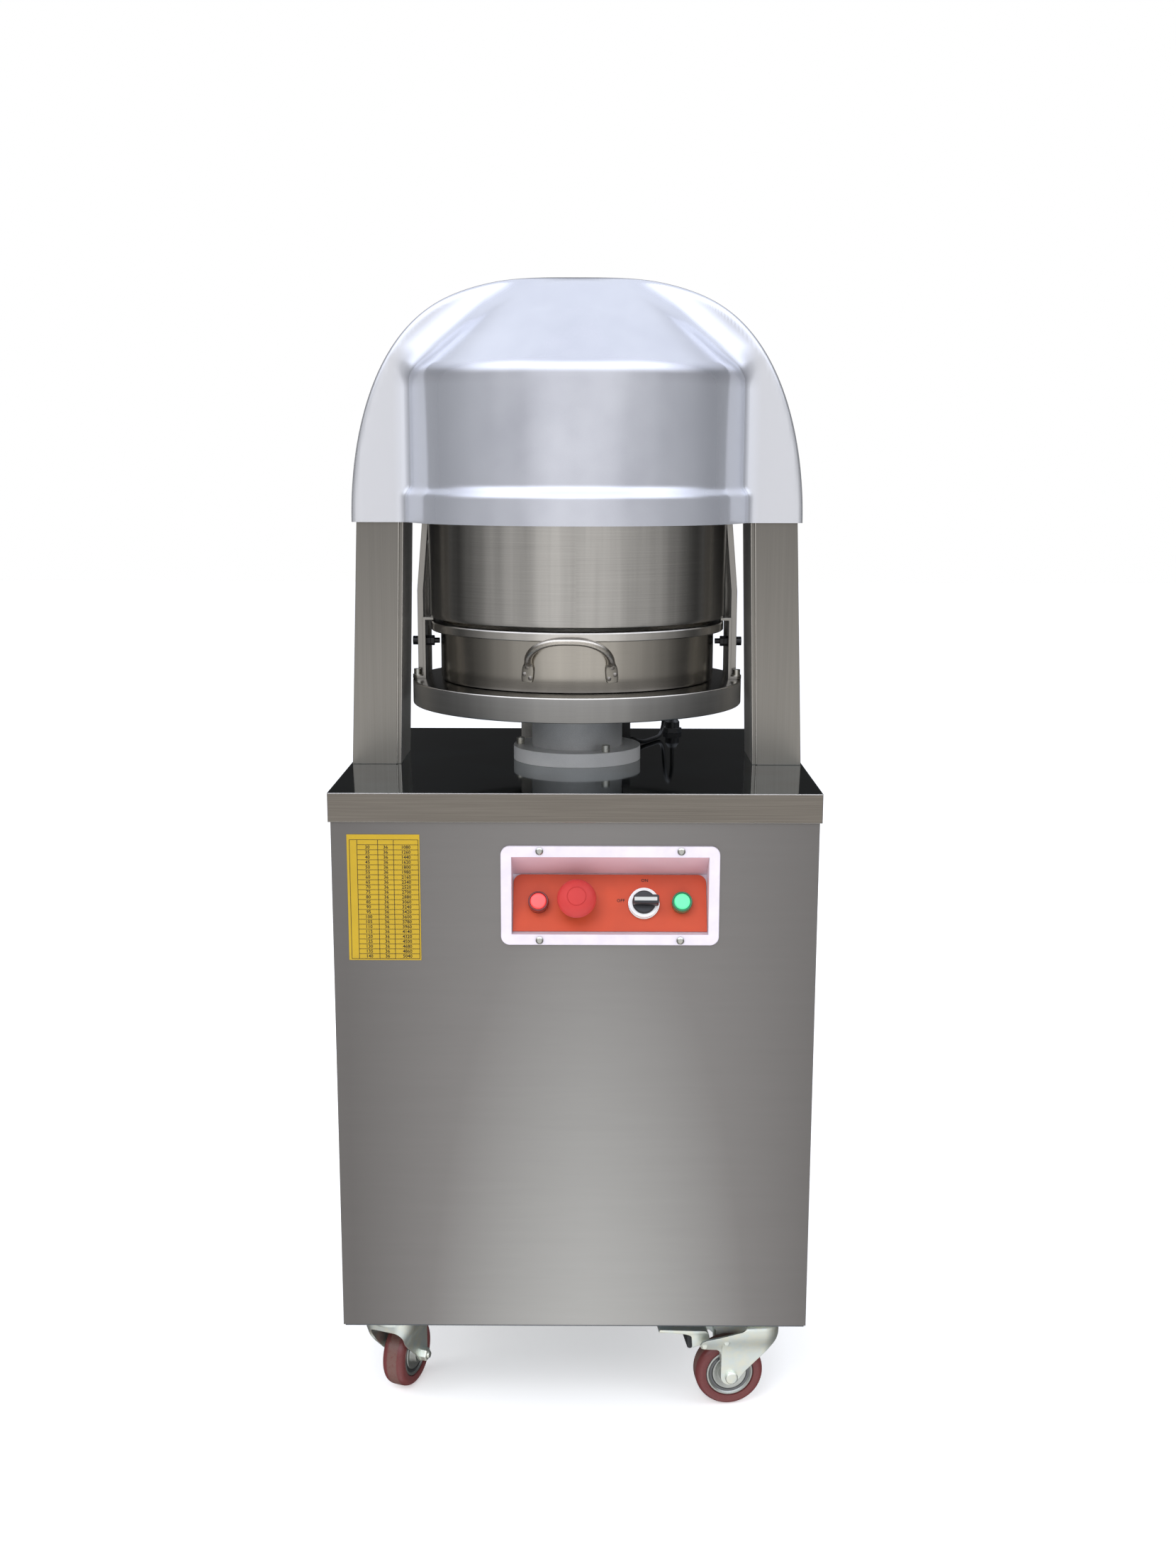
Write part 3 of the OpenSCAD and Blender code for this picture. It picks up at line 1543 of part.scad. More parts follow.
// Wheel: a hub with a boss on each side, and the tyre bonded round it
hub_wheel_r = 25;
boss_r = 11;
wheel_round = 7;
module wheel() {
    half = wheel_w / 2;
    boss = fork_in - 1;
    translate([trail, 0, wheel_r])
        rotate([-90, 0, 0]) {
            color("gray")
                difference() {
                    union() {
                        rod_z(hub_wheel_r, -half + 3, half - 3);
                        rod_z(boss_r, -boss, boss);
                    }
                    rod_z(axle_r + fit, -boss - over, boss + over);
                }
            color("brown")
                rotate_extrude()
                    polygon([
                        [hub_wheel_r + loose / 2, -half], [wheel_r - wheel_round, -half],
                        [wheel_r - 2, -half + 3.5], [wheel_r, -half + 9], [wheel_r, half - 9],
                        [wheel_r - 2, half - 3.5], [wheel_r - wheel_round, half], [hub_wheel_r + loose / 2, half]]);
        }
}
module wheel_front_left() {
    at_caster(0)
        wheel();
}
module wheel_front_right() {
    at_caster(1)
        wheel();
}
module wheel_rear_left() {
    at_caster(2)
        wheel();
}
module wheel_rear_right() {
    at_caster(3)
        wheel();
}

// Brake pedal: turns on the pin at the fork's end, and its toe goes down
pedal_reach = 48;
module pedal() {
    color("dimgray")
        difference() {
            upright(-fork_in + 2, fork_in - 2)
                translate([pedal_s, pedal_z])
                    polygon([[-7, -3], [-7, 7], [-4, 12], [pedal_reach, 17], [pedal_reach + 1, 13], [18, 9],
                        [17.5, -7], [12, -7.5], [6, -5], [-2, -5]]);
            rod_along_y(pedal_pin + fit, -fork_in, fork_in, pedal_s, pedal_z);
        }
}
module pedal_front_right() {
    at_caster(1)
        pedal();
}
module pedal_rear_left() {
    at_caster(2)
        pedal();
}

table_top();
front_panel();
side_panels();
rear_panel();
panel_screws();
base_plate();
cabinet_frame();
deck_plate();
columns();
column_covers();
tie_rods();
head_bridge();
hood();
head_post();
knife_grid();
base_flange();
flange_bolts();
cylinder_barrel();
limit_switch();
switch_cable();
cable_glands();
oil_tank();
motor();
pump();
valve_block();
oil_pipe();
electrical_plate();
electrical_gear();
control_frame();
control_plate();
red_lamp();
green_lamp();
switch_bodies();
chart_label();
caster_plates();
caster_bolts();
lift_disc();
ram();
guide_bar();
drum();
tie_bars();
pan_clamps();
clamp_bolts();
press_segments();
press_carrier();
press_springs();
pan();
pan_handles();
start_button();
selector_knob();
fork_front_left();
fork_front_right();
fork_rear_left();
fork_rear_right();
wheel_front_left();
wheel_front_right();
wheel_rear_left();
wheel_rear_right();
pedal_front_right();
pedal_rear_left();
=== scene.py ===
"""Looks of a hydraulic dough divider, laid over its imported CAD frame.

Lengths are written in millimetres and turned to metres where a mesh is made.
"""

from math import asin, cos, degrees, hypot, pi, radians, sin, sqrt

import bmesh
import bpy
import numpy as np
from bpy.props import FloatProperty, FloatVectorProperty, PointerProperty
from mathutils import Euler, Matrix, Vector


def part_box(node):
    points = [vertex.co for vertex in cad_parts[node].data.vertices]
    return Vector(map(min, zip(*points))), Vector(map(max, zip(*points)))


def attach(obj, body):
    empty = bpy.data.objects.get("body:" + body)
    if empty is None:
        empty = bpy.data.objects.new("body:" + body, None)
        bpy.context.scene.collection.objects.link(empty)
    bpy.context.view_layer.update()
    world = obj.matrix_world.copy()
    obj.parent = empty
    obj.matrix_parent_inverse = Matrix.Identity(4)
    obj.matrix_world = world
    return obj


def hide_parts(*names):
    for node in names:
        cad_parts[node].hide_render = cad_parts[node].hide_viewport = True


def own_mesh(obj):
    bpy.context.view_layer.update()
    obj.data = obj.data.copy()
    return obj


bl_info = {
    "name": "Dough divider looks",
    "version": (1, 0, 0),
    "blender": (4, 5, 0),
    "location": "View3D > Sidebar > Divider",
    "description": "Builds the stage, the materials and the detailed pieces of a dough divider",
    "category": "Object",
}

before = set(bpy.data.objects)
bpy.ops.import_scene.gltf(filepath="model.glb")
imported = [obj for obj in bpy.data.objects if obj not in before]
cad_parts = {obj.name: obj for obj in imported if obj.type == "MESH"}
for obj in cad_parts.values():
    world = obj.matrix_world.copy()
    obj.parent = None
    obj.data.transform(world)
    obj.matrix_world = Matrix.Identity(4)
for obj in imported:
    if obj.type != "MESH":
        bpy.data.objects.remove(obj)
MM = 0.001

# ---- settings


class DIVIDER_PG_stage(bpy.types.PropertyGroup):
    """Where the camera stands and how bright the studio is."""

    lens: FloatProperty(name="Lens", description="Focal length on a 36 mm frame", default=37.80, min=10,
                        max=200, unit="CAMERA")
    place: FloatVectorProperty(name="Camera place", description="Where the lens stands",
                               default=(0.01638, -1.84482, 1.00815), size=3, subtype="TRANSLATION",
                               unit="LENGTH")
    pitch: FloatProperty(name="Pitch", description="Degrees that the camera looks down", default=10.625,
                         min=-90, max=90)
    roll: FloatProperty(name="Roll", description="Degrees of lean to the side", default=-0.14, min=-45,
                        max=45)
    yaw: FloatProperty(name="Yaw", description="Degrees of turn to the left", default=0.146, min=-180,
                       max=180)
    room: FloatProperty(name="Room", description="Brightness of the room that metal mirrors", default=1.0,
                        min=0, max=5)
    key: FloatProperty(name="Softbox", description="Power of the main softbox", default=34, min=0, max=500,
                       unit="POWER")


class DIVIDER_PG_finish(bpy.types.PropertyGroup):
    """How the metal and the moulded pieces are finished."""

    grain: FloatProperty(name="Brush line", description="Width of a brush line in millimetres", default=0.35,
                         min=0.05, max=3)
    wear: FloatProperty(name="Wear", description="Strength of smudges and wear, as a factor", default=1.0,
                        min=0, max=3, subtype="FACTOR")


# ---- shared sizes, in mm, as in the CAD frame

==

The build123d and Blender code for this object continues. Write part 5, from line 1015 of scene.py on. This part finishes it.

* * *

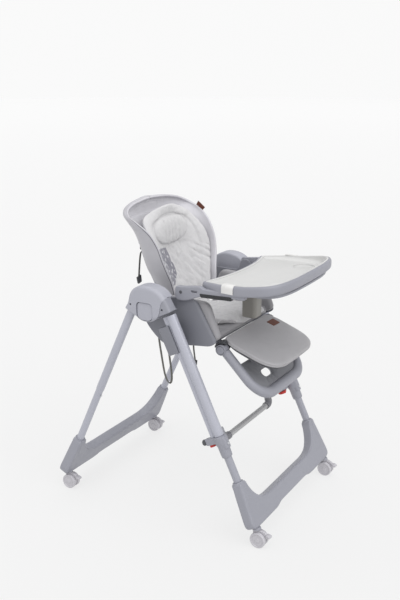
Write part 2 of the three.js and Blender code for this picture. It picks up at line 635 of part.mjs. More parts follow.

◆ **Short problem**:
Between the line containing "table_top();" and the line containing "obj.parent = empty" lies the part to return. Return it exactly, counting both of those lines.

◆ **Answer to this problem**:
table_top();
front_panel();
side_panels();
rear_panel();
panel_screws();
base_plate();
cabinet_frame();
deck_plate();
columns();
column_covers();
tie_rods();
head_bridge();
hood();
head_post();
knife_grid();
base_flange();
flange_bolts();
cylinder_barrel();
limit_switch();
switch_cable();
cable_glands();
oil_tank();
motor();
pump();
valve_block();
oil_pipe();
electrical_plate();
electrical_gear();
control_frame();
control_plate();
red_lamp();
green_lamp();
switch_bodies();
chart_label();
caster_plates();
caster_bolts();
lift_disc();
ram();
guide_bar();
drum();
tie_bars();
pan_clamps();
clamp_bolts();
press_segments();
press_carrier();
press_springs();
pan();
pan_handles();
start_button();
selector_knob();
fork_front_left();
fork_front_right();
fork_rear_left();
fork_rear_right();
wheel_front_left();
wheel_front_right();
wheel_rear_left();
wheel_rear_right();
pedal_front_right();
pedal_rear_left();
=== scene.py ===
"""Looks of a hydraulic dough divider, laid over its imported CAD frame.

Lengths are written in millimetres and turned to metres where a mesh is made.
"""

from math import asin, cos, degrees, hypot, pi, radians, sin, sqrt

import bmesh
import bpy
import numpy as np
from bpy.props import FloatProperty, FloatVectorProperty, PointerProperty
from mathutils import Euler, Matrix, Vector


def part_box(node):
    points = [vertex.co for vertex in cad_parts[node].data.vertices]
    return Vector(map(min, zip(*points))), Vector(map(max, zip(*points)))


def attach(obj, body):
    empty = bpy.data.objects.get("body:" + body)
    if empty is None:
        empty = bpy.data.objects.new("body:" + body, None)
        bpy.context.scene.collection.objects.link(empty)
    bpy.context.view_layer.update()
    world = obj.matrix_world.copy()
    obj.parent = empty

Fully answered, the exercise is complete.